United States District Court, M.D. Florida, Tampa Division

August 9, 2019

SOSS2, INC., Plaintiff,



         Alleging that the U.S. Army Corps of Engineers failed to consider a dredging project's effect on red tide, SOSS2 sues (Doc. 1) for a declaration that the Corps's “finding of no significant impact” violates the Administrative Procedure Act (APA), the National Environmental Protection Act (NEPA), and other federal environmental law. SOSS2 moves (Doc. 23 at 3) to supplement the administrative record with extra-record evidence about red tide. The Corps opposes (Doc. 30) supplementation. Also, the Lido Key Resident's Association moves (Doc. 20) to intervene as a defendant. SOSS2 opposes (Doc. 28) intervention.


         Under NEPA, a federal agency prepares an environmental assessment to determine whether a proposed “major action” will have a “significant impact” on the environment. Sierra Club v. U.S. Army Corps. of Eng'rs, 295 F.3d 1209, 1215 (11th Cir. 2002) (citing 40 C.F.R. § 1501.3). If the environmental assessment demonstrates that the proposed action will not have a significant impact on the environment, the agency issues a “finding of no significant impact, ” which incorporates the environmental assessment. Sierra Club, 295 F.3d at 1215 (citing 40 C.F.R. § 1508.13).
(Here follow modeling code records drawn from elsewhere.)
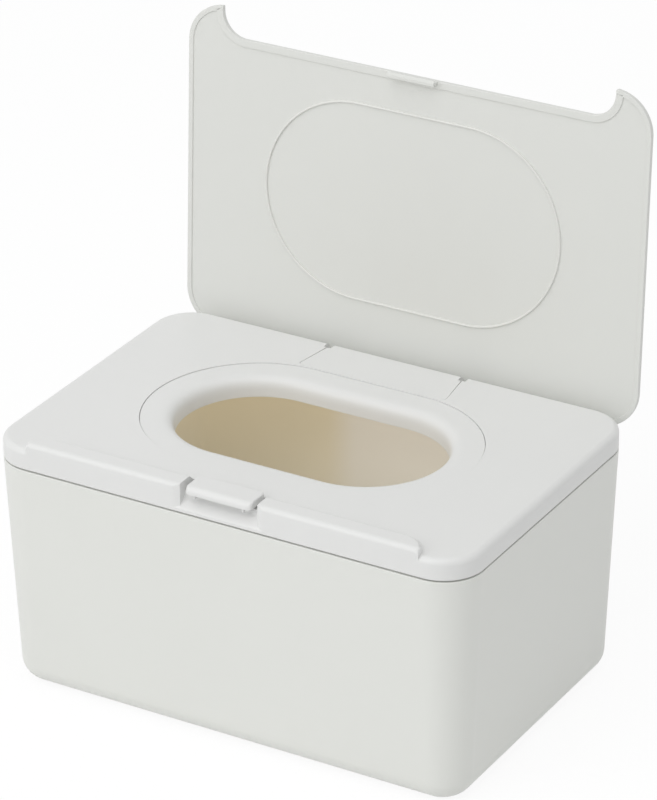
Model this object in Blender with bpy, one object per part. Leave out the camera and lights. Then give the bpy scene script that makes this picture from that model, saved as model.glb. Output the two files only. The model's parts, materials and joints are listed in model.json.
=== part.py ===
"""Wipes dispenser: a lidded box with an oval mouth, a one-push latch and a rear hinge.

Metres, +Z up. The origin is the centre of the flat underside, the latch faces -Y and the
hinge is at +Y. The lid stands open, as it does while wipes are pulled.
"""

import bmesh
import bpy
from math import cos, pi, radians, sin, sqrt
from mathutils import Matrix, Vector

# Body: the tub and the deck share this outline at their parting plane
BODY_WIDTH = 0.2000
BODY_DEPTH = 0.1331
BODY_CORNER = 0.0160

# Running and seating clearances
FIT = 0.0003  # between pieces that seat on each other
PIN_FIT = 0.00008  # running fit round a pin
OVERRUN = 0.0010  # how far a cutter passes the face that it opens
OVERLAP = 0.0006  # how deep joined shapes sink into each other

# Tub
TUB_HEIGHT = 0.0946  # underside to parting plane
TUB_DRAFT = 0.0040  # how far each side leans in by the underside
TUB_BOTTOM_RADIUS = 0.0093
TUB_WALL = 0.0024
TUB_FLOOR = 0.0026
RIM_ROUND = 0.00035  # softened edges on both sides of the parting line

# Deck
DECK_RISE = 0.0086  # parting plane to deck top
DECK_EDGE_RADIUS = 0.0025
DECK_PLATE = 0.0022
SKIRT_DEPTH = 0.0060  # the wall that locates the deck inside the tub
SKIRT_WALL = 0.0014

# Raised strip along the deck's front edge, which fills the notch in the lid
STRIP_SIDE_GAP = 0.0008  # each end, inside the lid's notch
STRIP_RISE = 0.0029
STRIP_CREST_DEPTH = 0.0070  # flat crest, back from the front face
STRIP_FOOT_DEPTH = 0.0120  # where its back slope meets the deck
STRIP_FRONT_RADIUS = 0.0020
STRIP_END_RADIUS = 0.0012
STRIP_CORNER = 0.0046  # rear corners, seen from above

# Mouth ring: an oval funnel, straight in the middle and round at its ends
RING_MARGIN = 0.0230  # deck left in front of and behind the ring
RING_SIDE_MARGIN = 0.0328  # deck left at each side of the ring
RING_BAND = 0.0060  # flat band that the lid's seal lands on
RING_ROLL = 0.0069  # radius of the roll down into the mouth
RING_SINK = 0.0003  # how far the band lies under the deck top
RING_WALL = 0.0016
RING_LIP = 0.0010  # straight lip under the roll
RING_LEDGE = 0.0025  # width of the deck's ledge that carries the ring
LEDGE_THICKNESS = 0.0014

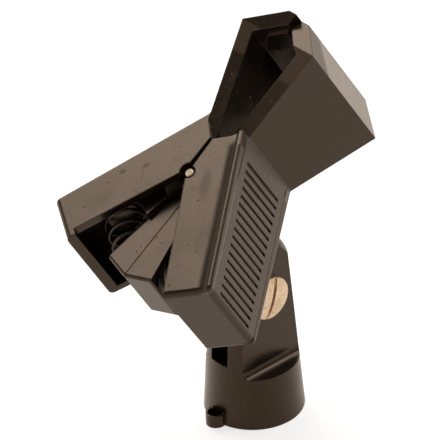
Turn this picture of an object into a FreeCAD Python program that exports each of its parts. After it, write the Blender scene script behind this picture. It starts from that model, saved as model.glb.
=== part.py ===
import FreeCAD, Part
import math
import os
from FreeCAD import Matrix, Vector

# Sprung microphone clip on a stand base.
# Two pincers turn on one pin. Each is a handle and a jaw moulded as one shell.
# A two-part stem carries the pin between them and reaches back to the fork of the base.
# All sizes are in millimetres. Base: +Z up, origin at the middle of its bottom face.
# Clip: +X towards the jaws, +Y towards the right shell, +Z along the pin, origin at mid-pin.

# Base and fork
base_bottom_radius = 13.0
base_radius_lost_per_mm = 0.068
pivot_height = 35.5
ear_top_height = 52.0
ear_dome_rise = 9.0
ear_dome_radius = 10.2
fork_slot_width = 6.0
fork_slot_floor = 17.5
ledge_height = 14.5
ear_flat_offset = 6.7
ledge_fillet = 2.0

# Boss on the rim of the base, with a blind hole in its top
rim_boss_radius = 2.65
rim_boss_height = 3.4
rim_boss_offset = 13.35
rim_hole_radius = 1.95
rim_hole_offset = 13.6
rim_hole_depth = 2.6

# Threaded insert for the stand
insert_length = 11.0
insert_outer_radius = 9.6
insert_groove_depth = 0.5
insert_groove_length = 3.0
thread_minor_radius = 7.43
thread_entry_chamfer = 0.5
thread_relief_length = 1.2
thread_relief_radius = 8.2

# Swivel screw and nut
screw_shank_radius = 2.5
screw_head_radius = 5.85
screw_head_height = 2.1
screw_head_dome = 0.9
screw_slot_width = 1.0
screw_slot_depth = 1.2
screw_slot_lean = 19.0
nut_across_flats = 8.0
nut_thickness = 3.5
nut_pocket_depth = 2.2

# Fits
running_clearance = 0.05
seat_clearance = 0.02
slot_side_clearance = 0.1
parting_gap = 0.1
lug_gap = 0.15
jaw_meeting_gap = 0.3

# How the clip sits on its base
clip_tilt = 58.9
pin_above_pivot = 6.3
pin_ahead_of_pivot = 33.1

# Handles
handle_angle = 30.0
handle_reach_outside = 34.9
handle_reach_inside = 35.7
handle_width = 13.3
handle_top_reach = 11.1
depth_at_top = 15.0
depth_at_tip = 13.7
wall = 2.0
cavity_reach = 33.0
plate_thickness = 1.9
rim_proud = 0.5
rim_width = 0.95
rim_slope_width = 0.85
rim_round = 0.6
tip_round = 1.6
tip_edge_round = 1.5

# Inner edges of the two end plates: the wide one carries the proud rim.
# Edges beside the stem run from the pin to the tip, and those above the pin up to the jaw.
wide_edge_out = (-0.8, -0.1)
wide_top = ((1.0, -0.3), (10.4, -0.6), (13.4, 3.7))
wide_notch_radius = 1.75
narrow_edge_out = (0.9, 2.0)
narrow_top = ((1.0, 1.25), (10.4, 1.0), (13.74, 4.82))
narrow_notch_radius = 2.5
narrow_tip_edge_out = 0.4
top_wall_inner = 10.2
web_thickness = 2.2
web_lean = 1.3
inner_wall_thickness = 1.6
inner_wall_start = 4.6

# Grip grooves across the back of each handle
groove_count = 17
groove_pitch = 2.33
groove_first = -4.65
groove_width = 0.9
groove_depth = 0.5
groove_half_length_top = 9.4
groove_half_length_tip = 8.6

# Hinge pin and the lugs that turn on it
pin_radius = 1.25
pin_half_length = 13.9
pin_end_chamfer = 0.2
lug_radius = 3.6
lug_thickness = 1.35

# Jaws
jaw_corner = (40.2, 13.15)
jaw_tip = (47.9, 2.6)
jaw_thickness = 4.2
plain_depth_at_root = 15.0
plain_depth_at_corner = 19.5
plain_depth_at_tip = 19.6
stepped_depth_at_root = 11.3
stepped_depth_at_corner = 20.3
stepped_depth_at_tip = 16.2
pad_height = 0.7
pad_setback = 3.4
pad_end_margin = 2.6

# Guide tab inside the left handle
tab_free_edge = ((8.3, -0.45), (14.9, -2.5))
tab_thickness = 1.4
tab_mark_radius = 1.7
tab_mark_depth = 0.2
tab_mark_place = (12.1, 1.7)

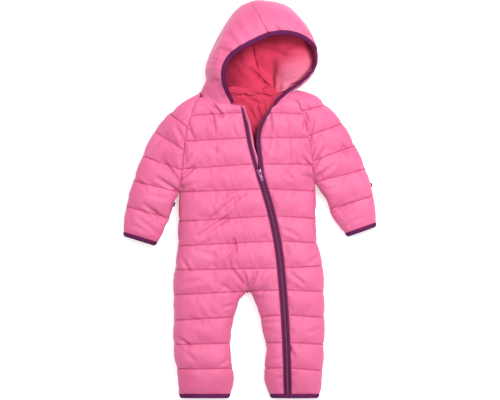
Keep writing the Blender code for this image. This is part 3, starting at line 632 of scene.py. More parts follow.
def weld(parts, tolerance=0.02):
    """One shell from several grids: parts is a list of (piece name, grid, faces turned over)."""
    places, points, puff, sewn, line = {}, [], [], [], []
    faces, owners, index = [], [], []
    for name, sheet, turned in parts:
        rows, cols = sheet.points.shape[:2]
        numbers = np.zeros((rows, cols), int)
        for spot in np.ndindex(rows, cols):
            key = tuple(np.round(sheet.points[spot] / tolerance).astype(int))
            if key not in places:
                places[key] = len(points)
                points.append(sheet.points[spot])
                puff.append(sheet.puff[spot])
                sewn.append(sheet.sewn[spot])
                line.append(sheet.line[spot])
            numbers[spot] = places[key]
            sewn[places[key]] |= sheet.sewn[spot]
            line[places[key]] |= sheet.line[spot]
        for r in range(rows - 1):
            for c in range(cols - 1):
                corners = [numbers[r, c], numbers[r, c + 1], numbers[r + 1, c + 1],
                           numbers[r + 1, c]]
                if len(set(corners)) == 4:
                    faces.append(corners[::-1] if turned else corners)
                    owners.append(name)
        index.append(numbers)
    return Shell(np.array(points), np.array(faces), np.array(owners), np.array(puff),
                 np.array(sewn, bool), np.array(line, bool), index)


def point_normals(points, faces):
    """The direction out of the surface at each point, averaged over the faces round it."""
    a, b, c, d = (points[faces[:, i]] for i in range(4))
    face_normals = np.cross(c - a, d - b)
    normals = np.zeros_like(points)
    for i in range(4):
        np.add.at(normals, faces[:, i], face_normals)
    return unit(normals)


def puffed(points, faces, puff):
    """Points moved out by their puff; underneath, sewn lines lift off the floor instead."""
    normals = point_normals(points, faces)
    down = np.clip(-normals[:, 2], 0, 1)[:, None]
    out = puff[:, None] * PUFF * (1 - down) - (1 - puff[:, None]) * GROOVE * down
    return points + normals * out


body_shell = weld([("front_main", front_main[0], False), ("front_main", front_main[1], False),
                   ("front_side", front_side, False),
                   ("back", back[0], True), ("back", back[1], True)])
right_shell = weld([("sleeve_right", sleeve_right[0], True),
                    ("sleeve_right", sleeve_right[1], False)])
left_shell = weld([("sleeve_left", sleeve_left[0], False),
                   ("sleeve_left", sleeve_left[1], True)])
hood_shell = weld([("hood_right", hood_right, True), ("hood_left", hood_left, True)])
print("points to simulate:",
      [len(shell.points) for shell in (body_shell, right_shell, left_shell, hood_shell)])

# %% [markdown]
# ## Folds placed one by one
#
# Some folds come from how the suit was laid down, and no simulation would find them: they run
# from the armpits, from the crotch and across the waist. Each is a short table row: a straight
# trough from one point to another, with a width and a depth. The trough is deepest in its middle
# and fades out at its ends, and the cloth beside it rises a little. A negative depth gives a
# ridge. They are pressed into the cloth after it is blown up, so they stay crisp.

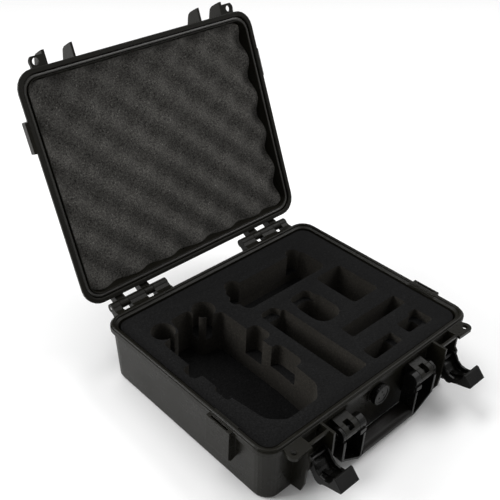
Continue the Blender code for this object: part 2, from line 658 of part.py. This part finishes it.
def foam_cuts():
    """Every cut-out as (name, outline, depth below the foam's top)."""
    deep = FOAM_TOP_Z - PAD_TOP_Z + 5
    return [
        ("drone", drone_outline(), deep),
        ("motor_left", circle((-121, 78), 14.5, 16), 34),
        ("motor_right", circle((-61, 78), 14.5, 16), 34),
        ("drone_finger_left", rounded_box(-145, -125, -4, 18, 7), 36),
        ("drone_notch_left", rounded_box(-138.5, -125, -48, -26, 4), 20),
        ("drone_finger_right", rounded_box(-56, -32, -6, 20, 8), 36),
        ("drone_notch_right", rounded_box(-56, -36.5, -58, -20, 8), 28),
        ("controller", rounded_box(-22, 113, 43, 88, 9), 42),
        ("controller_finger_left", circle((-5, 88), 11, 14), 30),
        ("controller_finger_right", circle((100, 88), 10, 14), 30),
        ("controller_stick", circle((-19, 66), 9, 14), 24),
        ("charger", rounded_box(83, 127, -28, 34, 5), 50),
        ("battery", rounded_box(24, 62, -31, 20, 15), 48),
        ("battery_step", rounded_box(27, 59, 4, 27, 8), 10),
        ("long_tool", rounded_box(-20, 11, -106, 18, 4), 52),
        ("long_tool_step", rounded_box(-19.5, 6, 4, 29, 8), 9),
        ("propeller", rounded_box(34, 129, -67, -49, 3), 40),
        ("card_left", rounded_box(24, 64, -106, -88, 3), 30),
        ("card_left_step", rounded_box(58, 72, -105.5, -88.5, 3), 9),
        ("card_right", rounded_box(88, 118, -103, -85, 3), 30),
        ("card_right_step", rounded_box(112, 128, -106, -81, 4), 11),
    ]


def make_foam(base_foam, lid_foam, pivot):
    pad = foam_block("base_foam_pad", FLOOR + GAP + 1.7, PAD_TOP_Z - GAP, base_foam)
    tray = foam_block("base_foam_tray", PAD_TOP_Z, FOAM_TOP_Z, base_foam)
    for name, outline, depth in foam_cuts():
        cut(tray, prism("cut_" + name, outline, "Z", FOAM_TOP_Z - depth, FOAM_TOP_Z + 5))
    cut(tray, block("cut_valve_nut", (-12, -130, 44), (12, -114.5, 68)))
    back = (146.0, 112.0, 12, LID_TOP_Z - 5.0)
    face = (157.4, 123.4, 15, LID_FOAM_FACE_Z)
    cover = loft("lid_foam", [back, face], lid_foam)
    hang_on(cover, pivot)
    return pad, tray, cover


# ============================ assembly ============================

def main():
    start_scene()
    shell = material("case_plastic", (0.022, 0.022, 0.023), 0.55)
    trim = material("trim_plastic", (0.018, 0.018, 0.019), 0.45)
    rubber = material("black_rubber", (0.03, 0.03, 0.03), 0.75)
    steel = material("pin_steel", (0.45, 0.45, 0.46), 0.35, 1.0)
    cut_foam = material("base_foam_grey", (0.028, 0.028, 0.029), 0.95)
    egg_foam = material("lid_foam_grey", (0.06, 0.058, 0.055), 0.95)

    pivot = bpy.data.objects.new("lid_pivot", None)
    PARTS.objects.link(pivot)
    pivot.location = Vector((0, HINGE_Y, HINGE_Z)) * MM

    make_base(shell)
    make_lid(shell, pivot)
    make_gasket(rubber, pivot)
    make_pins(steel)
    make_latch(-1, trim)
    make_latch(1, trim)
    make_handle(trim, rubber)
    make_valve(trim, trim, rubber)
    make_foam(cut_foam, egg_foam, pivot)
    pivot.rotation_euler = (-math.radians(LID_OPEN), 0, 0)
    bpy.context.view_layer.update()


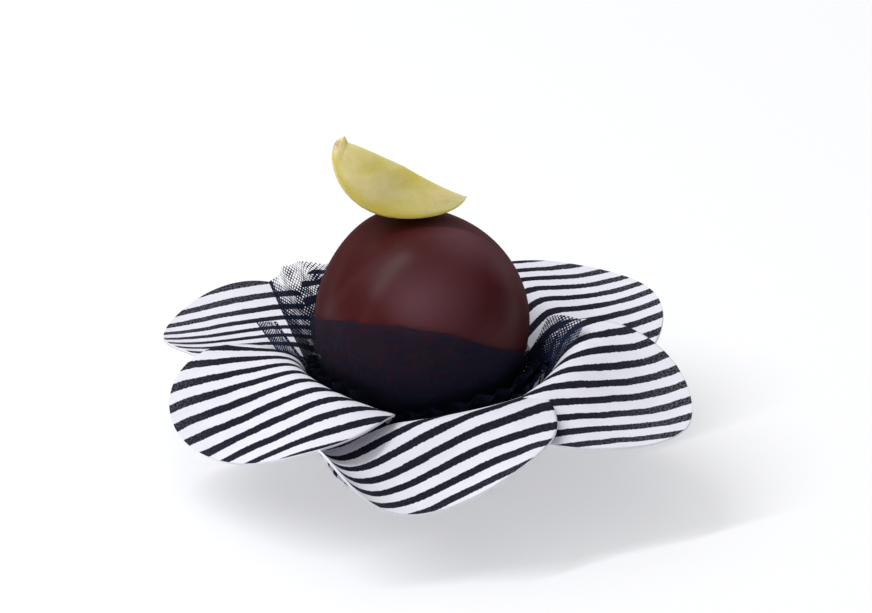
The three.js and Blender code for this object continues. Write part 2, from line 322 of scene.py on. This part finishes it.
# One petal after another counterclockwise, in millimetres and degrees. Lengths are
# along the cloth from the wall's foot. stripeTurn and phase place the stripes. under
# pushes its clockwise side back and down below the petal before it, over draws its
# other side up over the next one, and notch cuts that side in beside the crest.
petals = [
    {"name": "petalLeftBack", "heading": 156.97, "length": 36.75, "halfWidth": 16.26, "squareness": 1.92,
     "wallSlope": 65.61, "crest": 14.67, "turn": 1.98, "slope": -8.88, "curl": 4.99, "twist": -10.16,
     "camber": 16.9, "cube": 2.83, "crestSlant": 4.04, "crestBow": -0.79,
     "curlTwist": 12.92, "curlCamber": 1.89, "lean": -3.47, "sway": -1.2,
     "phase": 17.49, "stripeTurn": 16.02, "under": 0.0, "over": 0.0},
    {"name": "petalLeftFront", "heading": 206.77, "length": 39.15, "halfWidth": 16.46, "squareness": 1.89,
     "wallSlope": 76.99, "crest": 19.22, "turn": 1.14, "slope": -20.71, "curl": -19.29, "twist": -45.91,
     "camber": 32.49, "cube": 7.07, "crestSlant": 2.61, "crestBow": -3.12,
     "curlTwist": 49.96, "curlCamber": -15.1, "lean": -1.93, "sway": 3.73, "phase": -8.16, "stripeTurn": 1.25,
     "under": 0.0, "over": 0.0, "notch": 2.9},
    {"name": "petalFront", "heading": 272.19, "length": 35.25, "halfWidth": 17.39, "squareness": 2.13,
     "wallSlope": 76.93, "crest": 17.93, "turn": 1.44, "slope": -44.99, "curl": 39.25, "twist": 7.26,
     "camber": 44.64, "cube": -19.7, "crestSlant": 3.18, "crestBow": -3.12,
     "curlTwist": -23.8, "curlCamber": 1.94, "lean": 1.12, "sway": 1.04,
     "phase": -31.4, "stripeTurn": 15.25, "under": 0.0, "over": 1.2},
    {"name": "petalRightFront", "heading": 335.43, "length": 42.73, "halfWidth": 16.13, "squareness": 1.72,
     "wallSlope": 70.49, "crest": 21.81, "turn": 1.45, "slope": -31.3, "curl": 30.3, "twist": -5.11,
     "camber": 19.77, "cube": 5.47, "crestSlant": 1.75, "crestBow": -1.06,
     "curlTwist": 15.67, "curlCamber": -4.7, "lean": -1.42, "sway": -1.75,
     "phase": -42.73, "stripeTurn": 20.06, "under": 2.6, "over": 0.0},
    {"name": "petalRightBack", "heading": 33.13, "length": 34.78, "halfWidth": 16.04, "squareness": 1.99,
     "wallSlope": 59.9, "crest": 18.76, "turn": 0.92, "slope": -5.12, "curl": 24.71, "twist": -20.0,
     "camber": -1.34, "cube": 8.42, "crestSlant": 4.58, "crestBow": -2.14,
     "curlTwist": 15.6, "curlCamber": 16.58, "lean": 0.54, "sway": 1.53,
     "phase": 3.04, "stripeTurn": 13.45, "under": 0.0, "over": 0.0},
    {"name": "petalBack", "heading": 95.0, "length": 32.5, "halfWidth": 17.0, "squareness": 2.1,
     "wallSlope": 66.0, "crest": 16.0, "turn": 1.4, "slope": -8.0, "curl": 6.0, "twist": 2.0,
     "camber": 8.0, "cube": 0.0, "crestSlant": 1.0, "crestBow": 0.0,
     "curlTwist": 0.0, "curlCamber": 0.0, "lean": 0.0, "sway": 0.0,
     "phase": 0.0, "stripeTurn": 14.0, "under": 0.0, "over": 0.0},
]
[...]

If the agency issues a finding of no significant impact, the agency need not prepare an Environmental Impact Study (EIS), a report that requires a “full and fair discussion of significant environmental impacts.” Sierra Club, 295 F.3d at 1215 (citing 42 U.S.C. § 4332(2)(C)).

         In June 2018, the Corps and the City of Sarasota issued a joint coastal permit authorizing the “Hurricane and Storm Damage Reduction Project in Lido Key, Sarasota County, Florida.” (Doc. 19) The project authorizes periodic beach nourishment and construction of a “groin system” on Lido Key beach. (Doc. 1 at ¶ 3) The Corps plans to construct the groin system by dredging and “borrowing” sand from a shoal in Big Sarasota Pass - a natural inlet between Siesta Key and Lido Key that serves as the primary connection between the City of Sarasota and the Gulf of Mexico. (Doc. 1 at ¶ 3) The “borrow area” overlaps with the Sarasota Bay Estuary system, which the Florida Department of Environmental Protection (FDEP) designates as an “Outstanding Florida Water” - a water worthy of special protection. (Doc. 1 at ¶ 4) In August 2018, the Corps issued an environmental assessment finding that the project would have “no significant impact on the environment.” (Doc. 1 at ¶ 1) Accordingly, the Corps prepared no EIS.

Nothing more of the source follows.